Il a convoqué le premier ministre du Liban, Saad Hariri, à Riyad pour qu’il y présente la démission de son gouvernement en direct sur la chaîne Al-Arabiya (financée par l’Arabie saoudite), en accusant le Hezbollah soutenu par l’Iran de paralyser son action. Et lundi, la coalition militaire sous commandement saoudien au Yémen a accusé l’Iran d’être derrière le tir d’un missile balistique — qui a été intercepté au-dessus de l’aéroport de Riyad — par les rebelles yéménites Houthis, deux jours avant. « Un acte de guerre », selon l’agence de presse officielle saoudienne, et «une agression militaire flagrante par le régime iranien ».
Tirs contre l’Iran
Les responsables et médias du Golfe ne cessent de multiplier les accusations contre l’Iran pour son rôle au Yémen, ainsi que son soutien au Hezbollah libanais. Depuis, la surenchère continue. Téhéran dément toute responsabilité dans le tir de missile et réplique par la menace. Le président de la République islamique, Hassan Rohani, lance un «Vous n’êtes rien. De plus grands que vous s’y sont cassés les dents»,à l’adresse de l’Arabie saoudite, l’appelant à se méfier de la «puissance iranienne». Escalade aussi de la part de l’influent Ali Akbar Velayati, conseiller diplomatique du guide suprême iranien, se félicitant à Alep, en Syrie, des succès récents des alliés de l’Iran au Proche-Orient et célébrant «la ligne de résistance qui part de Téhéran traverse Bagdad, Damas et Beyrouth et atteint la Palestine», soit la frontière israélo-libanaise. « Sur le plan régional, l’Arabie saoudite et les Émirats arabes unis cherchent des moyens de compenser leur défaite en Syrie contre l’Iran en le défiant sur un autre terrain», explique Joseph Bahout.
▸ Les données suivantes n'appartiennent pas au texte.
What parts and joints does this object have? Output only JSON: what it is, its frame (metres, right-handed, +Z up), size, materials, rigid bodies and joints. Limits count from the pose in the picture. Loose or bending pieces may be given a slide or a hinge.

Dans un article consacré à la crise libanaise, ce chercheur au Carnegie Endowment for International Peace, à Washington, évoque «un nouveau désir d’inverser les déconvenues régionales en tentant de remettre un pied au Liban. Les États du Golfe, Israël et les États-Unis ne veulent pas que l’Iran tire tous les bénéfices de sa victoire en Syrie. Mais s’ils souhaitent rééquilibrer le rapport de force avec Téhéran au Levant, le seul endroit où ils peuvent le faire est le Liban, malgré tous les risques que cela comporte».
Aide aux civils
Débarquant à Riyad dans cette atmosphère surchauffée, Macron s’est présenté auprès du prince héritier saoudien en partenaire inquiet et disponible. Il avait condamné «le tir de missile depuis le Yémen, qui est manifestement un missile iranien ». Tout en répétant son attachement à l’accord sur le nucléaire avec Téhéran, il a jugé que le tir sur Riyad « montre la force de l’activité balistique dans toute la région, qui est aujourd’hui extrêmement préoccupante». À propos du Yémen, l’Élysée indique qu’Emmanuel Macron «a souligné sa préoccupation sur la situation humanitaire et sa disponibilité à faciliter une sortie de crise politique». Une façon de répondre à un appel insistant des organisations humanitaires, qui attendent du chef de l’État français qu’il demande à ses interlocuteurs de lever le blocus et permettre l’accès de l’aide aux civils. Tout en équilibrisme, le message essentiel de Paris à Riyad peut donc se résumer à cela: modérer les ardeurs du très agité prince héritier saoudien, qui engage simultanément les épreuves de force à l’intérieur comme à l’extérieur de son pays, multipliant les dangers dans une région déjà incandescente.